### PROMPT
What is needed is the run of lines from the one containing "the tie's width" through the one containing "bpy.data.objects.remove(obj)", echoed exactly, with both ends kept and nothing added.

### DATA FOR THIS EXERCISE

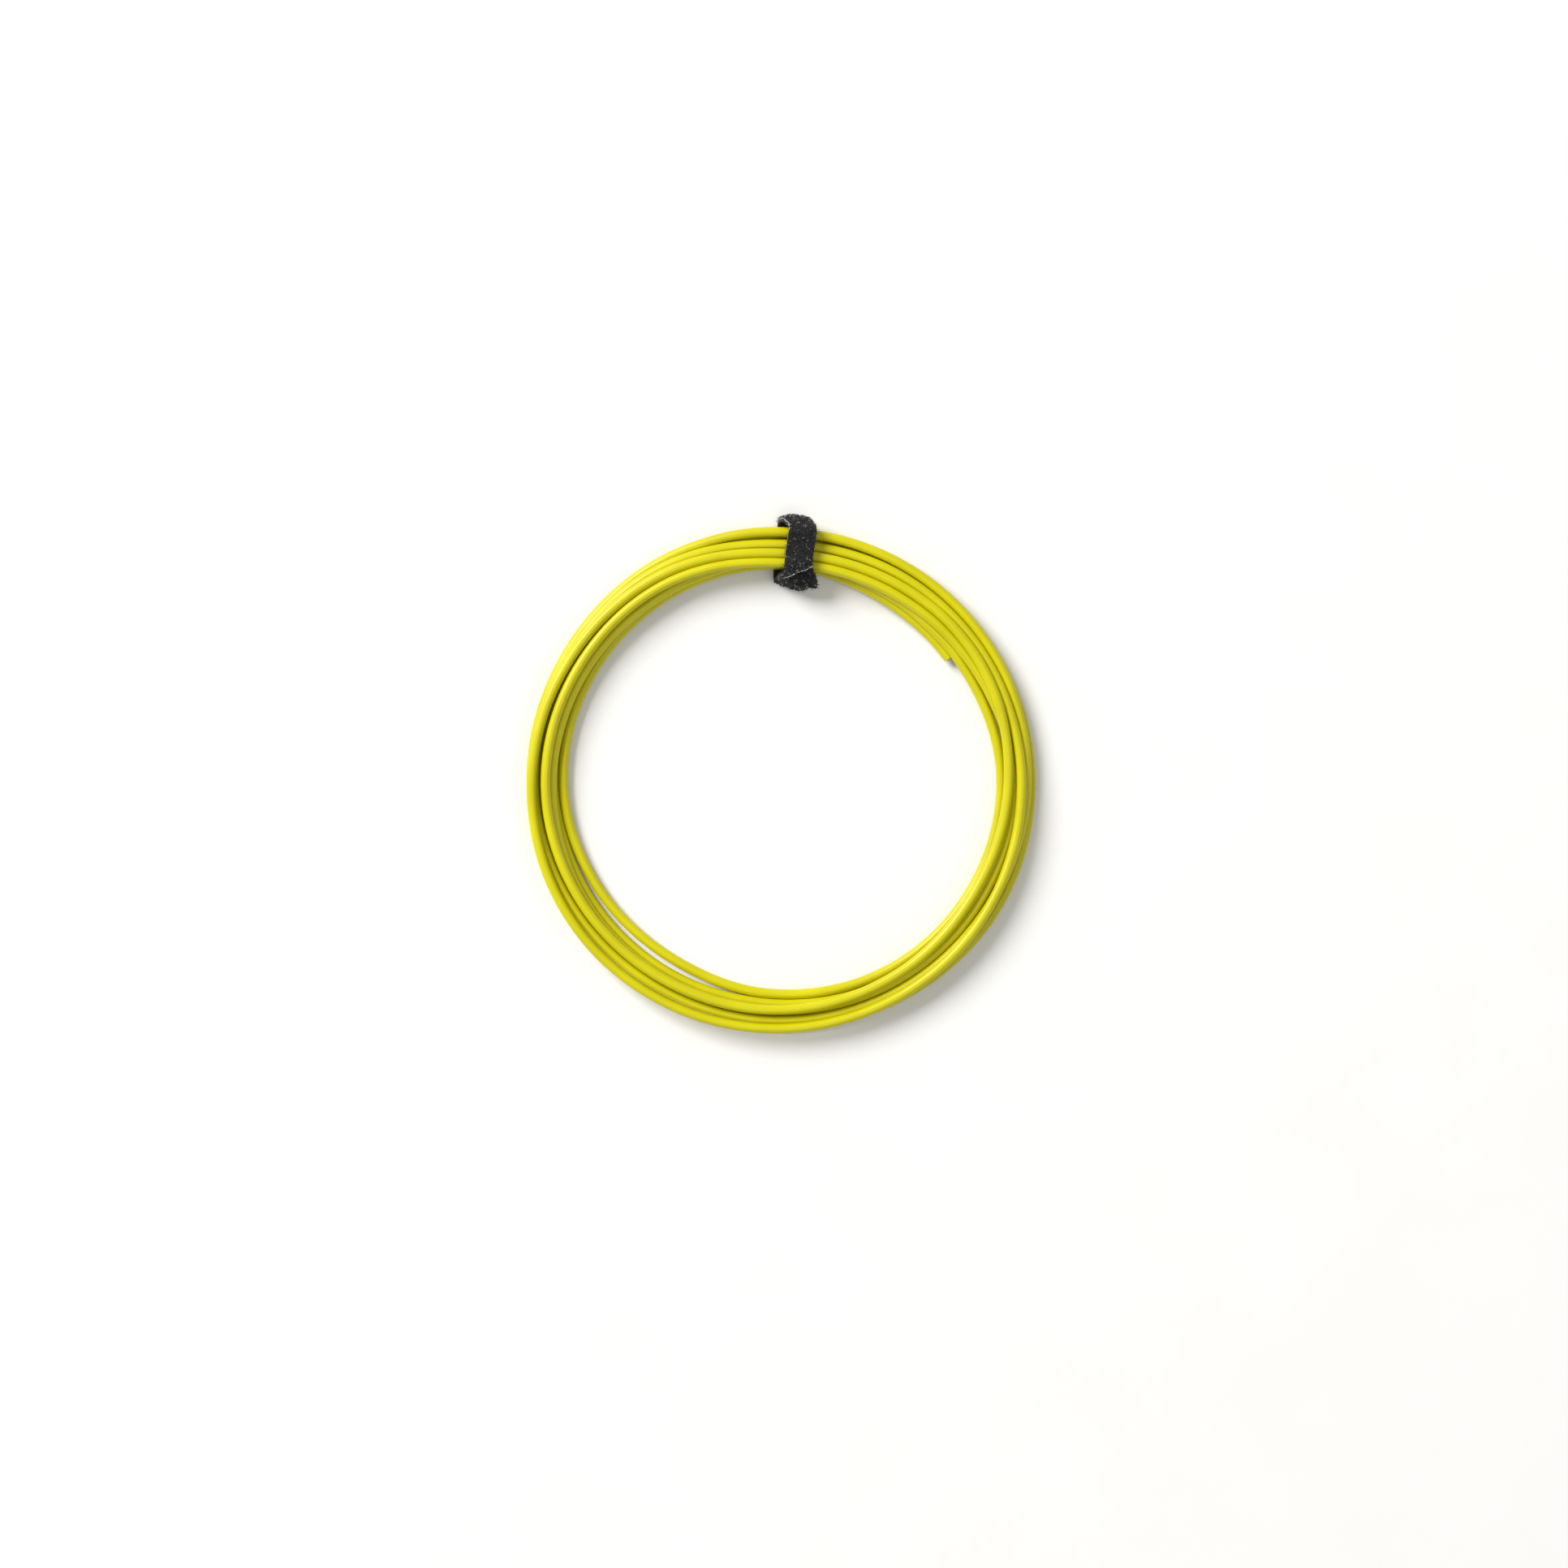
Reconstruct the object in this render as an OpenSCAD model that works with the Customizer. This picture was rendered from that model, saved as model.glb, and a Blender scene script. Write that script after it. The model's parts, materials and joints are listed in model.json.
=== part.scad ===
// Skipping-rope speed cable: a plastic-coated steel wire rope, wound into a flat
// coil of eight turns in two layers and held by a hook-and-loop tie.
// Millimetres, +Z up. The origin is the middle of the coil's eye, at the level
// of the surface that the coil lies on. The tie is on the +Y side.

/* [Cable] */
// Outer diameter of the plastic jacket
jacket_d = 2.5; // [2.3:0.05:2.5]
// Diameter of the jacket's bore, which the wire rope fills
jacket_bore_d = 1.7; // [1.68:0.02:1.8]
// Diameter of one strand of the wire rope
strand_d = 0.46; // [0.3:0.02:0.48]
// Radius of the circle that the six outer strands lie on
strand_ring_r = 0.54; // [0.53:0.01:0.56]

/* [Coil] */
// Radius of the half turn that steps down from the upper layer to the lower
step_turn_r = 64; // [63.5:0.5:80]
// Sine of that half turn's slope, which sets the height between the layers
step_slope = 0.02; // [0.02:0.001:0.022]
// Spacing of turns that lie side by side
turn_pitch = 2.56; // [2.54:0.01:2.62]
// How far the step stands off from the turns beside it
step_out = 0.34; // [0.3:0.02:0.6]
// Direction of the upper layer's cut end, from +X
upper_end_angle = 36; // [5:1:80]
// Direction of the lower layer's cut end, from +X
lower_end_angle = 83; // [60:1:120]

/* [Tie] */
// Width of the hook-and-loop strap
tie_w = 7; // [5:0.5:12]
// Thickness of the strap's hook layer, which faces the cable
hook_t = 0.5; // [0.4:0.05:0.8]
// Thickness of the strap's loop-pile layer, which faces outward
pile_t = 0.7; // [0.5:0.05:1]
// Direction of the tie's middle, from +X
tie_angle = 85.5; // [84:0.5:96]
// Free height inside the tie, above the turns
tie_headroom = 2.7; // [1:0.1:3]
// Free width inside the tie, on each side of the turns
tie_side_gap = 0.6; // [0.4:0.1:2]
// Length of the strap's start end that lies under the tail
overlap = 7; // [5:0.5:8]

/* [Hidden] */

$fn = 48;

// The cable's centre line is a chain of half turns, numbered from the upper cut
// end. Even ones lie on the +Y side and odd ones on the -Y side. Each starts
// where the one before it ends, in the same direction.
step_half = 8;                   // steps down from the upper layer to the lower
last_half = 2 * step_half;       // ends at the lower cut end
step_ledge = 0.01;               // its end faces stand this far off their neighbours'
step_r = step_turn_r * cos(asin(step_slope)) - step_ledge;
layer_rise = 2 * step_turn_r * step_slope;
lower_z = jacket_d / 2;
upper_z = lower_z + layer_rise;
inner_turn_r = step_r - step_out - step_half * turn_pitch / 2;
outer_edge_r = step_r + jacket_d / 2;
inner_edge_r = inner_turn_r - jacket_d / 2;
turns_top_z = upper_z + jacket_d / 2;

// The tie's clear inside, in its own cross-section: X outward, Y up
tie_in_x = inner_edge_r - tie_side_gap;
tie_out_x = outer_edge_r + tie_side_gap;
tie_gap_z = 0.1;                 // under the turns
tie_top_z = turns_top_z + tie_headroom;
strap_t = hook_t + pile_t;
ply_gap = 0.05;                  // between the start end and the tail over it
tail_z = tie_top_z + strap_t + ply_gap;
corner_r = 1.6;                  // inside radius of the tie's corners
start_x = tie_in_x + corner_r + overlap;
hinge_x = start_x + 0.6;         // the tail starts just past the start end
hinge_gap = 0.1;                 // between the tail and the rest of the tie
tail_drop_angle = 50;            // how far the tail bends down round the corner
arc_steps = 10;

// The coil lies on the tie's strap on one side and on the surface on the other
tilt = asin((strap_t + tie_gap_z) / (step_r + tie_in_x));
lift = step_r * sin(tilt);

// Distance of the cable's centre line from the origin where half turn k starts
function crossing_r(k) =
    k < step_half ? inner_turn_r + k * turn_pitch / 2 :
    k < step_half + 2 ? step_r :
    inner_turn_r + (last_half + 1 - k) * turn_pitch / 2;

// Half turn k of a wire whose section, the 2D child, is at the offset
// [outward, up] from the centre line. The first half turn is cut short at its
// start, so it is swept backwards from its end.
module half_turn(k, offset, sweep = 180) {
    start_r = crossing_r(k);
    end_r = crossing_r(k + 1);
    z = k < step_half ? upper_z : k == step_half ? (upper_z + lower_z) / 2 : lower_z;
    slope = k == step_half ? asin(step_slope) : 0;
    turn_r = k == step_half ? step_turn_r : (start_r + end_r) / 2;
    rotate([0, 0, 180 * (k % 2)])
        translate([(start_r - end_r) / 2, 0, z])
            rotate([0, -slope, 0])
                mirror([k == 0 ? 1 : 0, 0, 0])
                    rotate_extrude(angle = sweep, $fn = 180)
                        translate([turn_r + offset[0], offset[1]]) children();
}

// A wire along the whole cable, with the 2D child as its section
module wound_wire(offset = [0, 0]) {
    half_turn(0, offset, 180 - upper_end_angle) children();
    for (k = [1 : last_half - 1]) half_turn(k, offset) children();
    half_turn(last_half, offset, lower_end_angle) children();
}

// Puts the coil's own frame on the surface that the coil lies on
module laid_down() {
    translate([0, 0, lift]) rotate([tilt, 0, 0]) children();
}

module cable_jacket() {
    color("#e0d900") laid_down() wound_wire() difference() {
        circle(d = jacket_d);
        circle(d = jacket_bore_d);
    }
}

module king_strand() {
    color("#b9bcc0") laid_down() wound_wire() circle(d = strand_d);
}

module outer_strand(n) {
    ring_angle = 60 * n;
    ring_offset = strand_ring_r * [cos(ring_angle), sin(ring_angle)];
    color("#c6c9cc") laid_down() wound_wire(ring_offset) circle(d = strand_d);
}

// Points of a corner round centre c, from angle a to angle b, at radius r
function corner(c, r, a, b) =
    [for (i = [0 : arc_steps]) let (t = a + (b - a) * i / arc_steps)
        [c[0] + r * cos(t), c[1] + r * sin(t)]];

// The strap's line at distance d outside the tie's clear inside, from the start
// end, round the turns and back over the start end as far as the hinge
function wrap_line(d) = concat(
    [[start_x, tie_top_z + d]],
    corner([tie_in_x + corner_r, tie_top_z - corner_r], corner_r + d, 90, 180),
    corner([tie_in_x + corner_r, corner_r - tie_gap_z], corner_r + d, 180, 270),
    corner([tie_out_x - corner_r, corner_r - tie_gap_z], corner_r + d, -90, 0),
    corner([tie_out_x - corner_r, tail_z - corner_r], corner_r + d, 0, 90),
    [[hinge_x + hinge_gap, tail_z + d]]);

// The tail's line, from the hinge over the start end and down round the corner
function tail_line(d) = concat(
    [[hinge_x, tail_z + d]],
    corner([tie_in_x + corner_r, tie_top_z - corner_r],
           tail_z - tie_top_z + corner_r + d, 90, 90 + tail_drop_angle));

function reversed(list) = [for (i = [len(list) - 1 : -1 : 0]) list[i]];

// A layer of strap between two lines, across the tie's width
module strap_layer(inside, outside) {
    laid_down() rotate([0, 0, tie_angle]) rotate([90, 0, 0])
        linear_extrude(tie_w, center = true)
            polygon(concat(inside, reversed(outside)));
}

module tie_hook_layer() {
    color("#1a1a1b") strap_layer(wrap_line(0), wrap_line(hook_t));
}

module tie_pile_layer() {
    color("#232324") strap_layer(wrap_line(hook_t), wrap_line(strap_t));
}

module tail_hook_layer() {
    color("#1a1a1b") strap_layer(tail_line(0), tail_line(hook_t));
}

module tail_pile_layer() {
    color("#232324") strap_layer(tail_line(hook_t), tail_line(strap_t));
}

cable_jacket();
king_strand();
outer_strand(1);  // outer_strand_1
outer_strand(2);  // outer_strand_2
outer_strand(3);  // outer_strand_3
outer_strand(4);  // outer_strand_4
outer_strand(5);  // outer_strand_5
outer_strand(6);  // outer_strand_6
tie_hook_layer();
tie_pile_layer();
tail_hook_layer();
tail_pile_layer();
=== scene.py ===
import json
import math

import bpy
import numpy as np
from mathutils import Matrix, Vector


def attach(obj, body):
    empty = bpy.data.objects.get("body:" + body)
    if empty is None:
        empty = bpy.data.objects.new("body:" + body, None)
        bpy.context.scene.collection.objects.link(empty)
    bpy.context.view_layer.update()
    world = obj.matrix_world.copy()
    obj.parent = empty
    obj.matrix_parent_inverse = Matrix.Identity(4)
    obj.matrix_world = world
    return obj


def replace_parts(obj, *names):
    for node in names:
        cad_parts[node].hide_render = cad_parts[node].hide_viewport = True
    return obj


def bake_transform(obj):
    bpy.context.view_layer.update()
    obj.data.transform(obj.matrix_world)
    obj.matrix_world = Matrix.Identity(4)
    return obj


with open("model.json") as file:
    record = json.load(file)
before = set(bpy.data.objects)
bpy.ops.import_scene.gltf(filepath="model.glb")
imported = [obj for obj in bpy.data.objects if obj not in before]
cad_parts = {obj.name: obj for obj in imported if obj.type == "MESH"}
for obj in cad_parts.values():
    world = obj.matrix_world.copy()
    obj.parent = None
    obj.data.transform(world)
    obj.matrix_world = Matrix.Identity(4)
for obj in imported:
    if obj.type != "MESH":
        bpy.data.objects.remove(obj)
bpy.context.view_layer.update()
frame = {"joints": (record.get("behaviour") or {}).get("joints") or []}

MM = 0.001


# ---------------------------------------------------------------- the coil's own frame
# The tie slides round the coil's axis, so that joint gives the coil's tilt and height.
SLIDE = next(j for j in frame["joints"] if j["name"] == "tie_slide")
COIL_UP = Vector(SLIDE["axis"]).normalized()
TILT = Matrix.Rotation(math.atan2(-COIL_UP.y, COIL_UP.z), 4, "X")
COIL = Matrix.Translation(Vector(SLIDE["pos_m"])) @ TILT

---

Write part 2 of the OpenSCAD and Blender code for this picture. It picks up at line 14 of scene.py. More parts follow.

### FULL SOLUTION
// A layer of strap between two lines, across the tie's width
module strap_layer(inside, outside) {
    laid_down() rotate([0, 0, tie_angle]) rotate([90, 0, 0])
        linear_extrude(tie_w, center = true)
            polygon(concat(inside, reversed(outside)));
}

module tie_hook_layer() {
    color("#1a1a1b") strap_layer(wrap_line(0), wrap_line(hook_t));
}

module tie_pile_layer() {
    color("#232324") strap_layer(wrap_line(hook_t), wrap_line(strap_t));
}

module tail_hook_layer() {
    color("#1a1a1b") strap_layer(tail_line(0), tail_line(hook_t));
}

module tail_pile_layer() {
    color("#232324") strap_layer(tail_line(hook_t), tail_line(strap_t));
}

cable_jacket();
king_strand();
outer_strand(1);  // outer_strand_1
outer_strand(2);  // outer_strand_2
outer_strand(3);  // outer_strand_3
outer_strand(4);  // outer_strand_4
outer_strand(5);  // outer_strand_5
outer_strand(6);  // outer_strand_6
tie_hook_layer();
tie_pile_layer();
tail_hook_layer();
tail_pile_layer();
=== scene.py ===
import json
import math

import bpy
import numpy as np
from mathutils import Matrix, Vector


def attach(obj, body):
    empty = bpy.data.objects.get("body:" + body)
    if empty is None:
        empty = bpy.data.objects.new("body:" + body, None)
        bpy.context.scene.collection.objects.link(empty)
    bpy.context.view_layer.update()
    world = obj.matrix_world.copy()
    obj.parent = empty
    obj.matrix_parent_inverse = Matrix.Identity(4)
    obj.matrix_world = world
    return obj


def replace_parts(obj, *names):
    for node in names:
        cad_parts[node].hide_render = cad_parts[node].hide_viewport = True
    return obj


def bake_transform(obj):
    bpy.context.view_layer.update()
    obj.data.transform(obj.matrix_world)
    obj.matrix_world = Matrix.Identity(4)
    return obj


with open("model.json") as file:
    record = json.load(file)
before = set(bpy.data.objects)
bpy.ops.import_scene.gltf(filepath="model.glb")
imported = [obj for obj in bpy.data.objects if obj not in before]
cad_parts = {obj.name: obj for obj in imported if obj.type == "MESH"}
for obj in cad_parts.values():
    world = obj.matrix_world.copy()
    obj.parent = None
    obj.data.transform(world)
    obj.matrix_world = Matrix.Identity(4)
for obj in imported:
    if obj.type != "MESH":
        bpy.data.objects.remove(obj)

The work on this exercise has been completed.